Kudos to the Morgan Hill City Council for unanimously voting on
July 26 to place 2004 Measure C revisions on the November ballot.
The measure will ask voters in November to allow 100 additional
housing units downtown, above the 250 annual allotments currently
allowed.
Kudos to the Morgan Hill City Council for unanimously voting on July 26 to place 2004 Measure C revisions on the November ballot. The measure will ask voters in November to allow 100 additional housing units downtown, above the 250 annual allotments currently allowed.
Proponents of the change say the extra dwellings are necessary to boost a downtown core that has struggled over the last two decades as the city’s population has mushroomed but more and more shopping dollars have migrated elsewhere.
Voters will decide if downtown housing and mixed-use project developments can occur within a more concentrated and flexible timeframe to allow earlier implementation of the city’s downtown plan.
We believe the revisions are necessary as we think it makes no sense for the city to allow nearly 400 allotments within the downtown boundaries, but which under the current restrictions can’t be occupied until 2010. The projects are needed now, not six years later.
We urge council members to draft appropriate procedures for awarding the additional projects and to heed Morgan Hill planning commissioner Ralph Lyle’s concerns that the change could benefit a select group of downtown property owners.
Developers with deep pockets are interested in the change.

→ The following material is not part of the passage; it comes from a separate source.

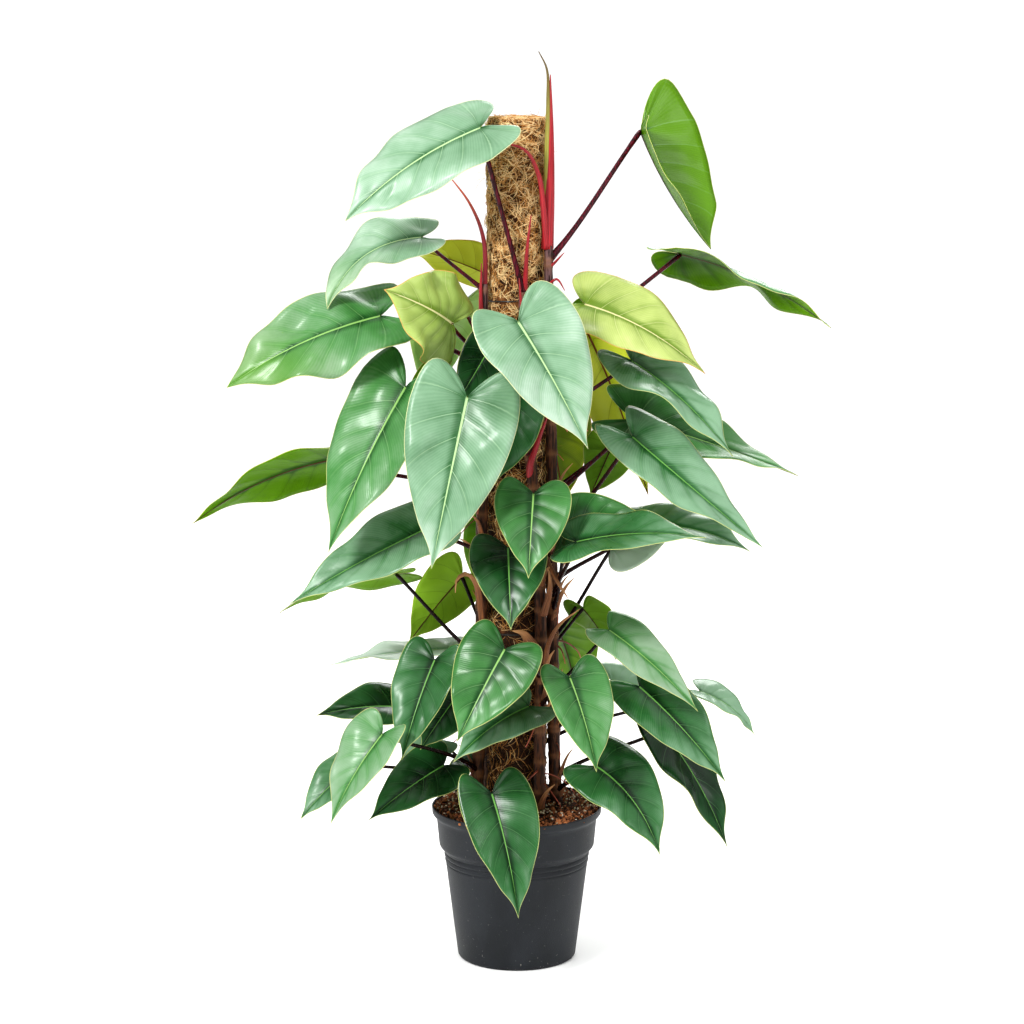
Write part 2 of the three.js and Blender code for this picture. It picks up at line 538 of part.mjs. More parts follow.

We think that’s good, particularly if it’s going to transform the city’s downtown into a vibrant mix of properly planned commercial and residential units. We urge planners to carefully think out the logistics of such a change, looking at other successful downtowns in cities such as Los Gatos, Palo Alto and Saratoga.
City leaders, aided by the Morgan Hill Downtown Association, should carefully select who will be allowed in the city’s core so businesses given allotments won’t compete with the 650,000-square-foot Cochrane Road shopping center coming to town next summer.
Morgan Hill residents need downtown and other shopping options besides the Gilroy outlets. We believe lifting the Measure C restrictions will take the “foot off the throat of downtown” as expressed by BookSmart owner Brad Jones. We need to stop spending millions in shopping dollars elsewhere and begin investing them in our city. Amending the city’s restrictions on how many housing units are allowed downtown every year is one of the ways to do it.
We also applaud the vote taken recently by downtown property owners who agreed to tax themselves to generate $75,000 annually to beautify the city’s core. We agree with downtown property owners that the tax will bolster capital improvement projects that will bring more shoppers to the city’s core.
The money from the tax district will help continue the work of the Morgan Hill Downtown Association, which will likely be named to manage the funds. The city has supported the downtown association financially since 2002, granting more than $300,000 for its operation. But the city has also asked the organization to create a self-funding mechanism. The downtown property tax district accomplishes that.
The agreement for a new tax district comes one year after a similar bid failed. Former Morgan Hill Downtown Association Executive Director Dan Craig – who stepped down at the end of June – worked to reduce the scope of the tax district so fewer property owners would be impacted. Earlier this year, a petition of property owners showed there was likely enough interest among potential payers to generate more than 50 percent of the total assessment – minus the city’s $24,000.
The proposed Measure C revisions and the new downtown property improvement district will go a long way at helping attract a younger crowd eager to shop and have fun while living in the city.